Hollenbeck, whose semi-pro team from the past two summers was a completely Christian team, says she is alone in her devout faith on the Duke soccer team and sometimes gets lonely, but that she's glad to be tested in her devotion to God. "That takes going out and doing the things [my teammates] do, yet standing out and being different in those situations. Maybe it sparks a curiosity," she says.
Back in the coffee shop, where the darkness outside the window encloses the warm light and pungent aromas swirling in the air, Hollenbeck and Broesler have taken what is inside them and brought it out in their conversation. A silence falls over the table. Broesler pushes back the curls that cover her shy eyes and looks back at Hollenbeck, who mindlessly rubs a scratch on her leg. They probe further, trying to come up with more words to create that spark.
They, like Randolph, Castor, Sorbello and the other so-called 'religious athletes', have many similar traits, and an aura about them that is difficult to describe. Cheerful? No. Kind and generous? Seems too cliché. Soft-spoken yet enthusiastic, friendly yet secluded?
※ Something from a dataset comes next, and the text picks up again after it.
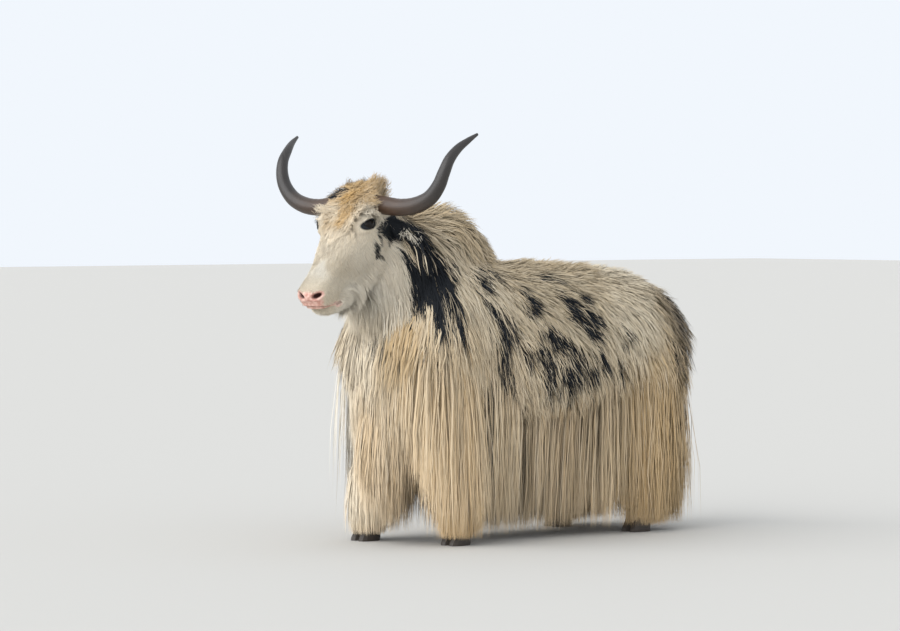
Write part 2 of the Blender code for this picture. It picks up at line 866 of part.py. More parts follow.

Yes, but that doesn't seem to be enough. For teammates, peers and outsiders, it's easier to describe this unique collection of Duke athletes as "different," or "religious,"--a word they speak softly with eyebrows arched. Religion, these outsiders believe, means no sinning, no drinking, no partying. Religion, they assume, is an extra set of rules in a world that already has too many.
"I feel like a lot of people think it's all about rules and regulations," says Broesler.
To those like her who have this deep faith, though, it's not about rules or repressed desire. Instead, explains Randolph, "God takes away the desire to do things that separate you from him, and you don't have that desire to do [those things] anymore." "Yeah," says Hollenbeck, with the light reflecting in her eyes. That's "the heart's desire."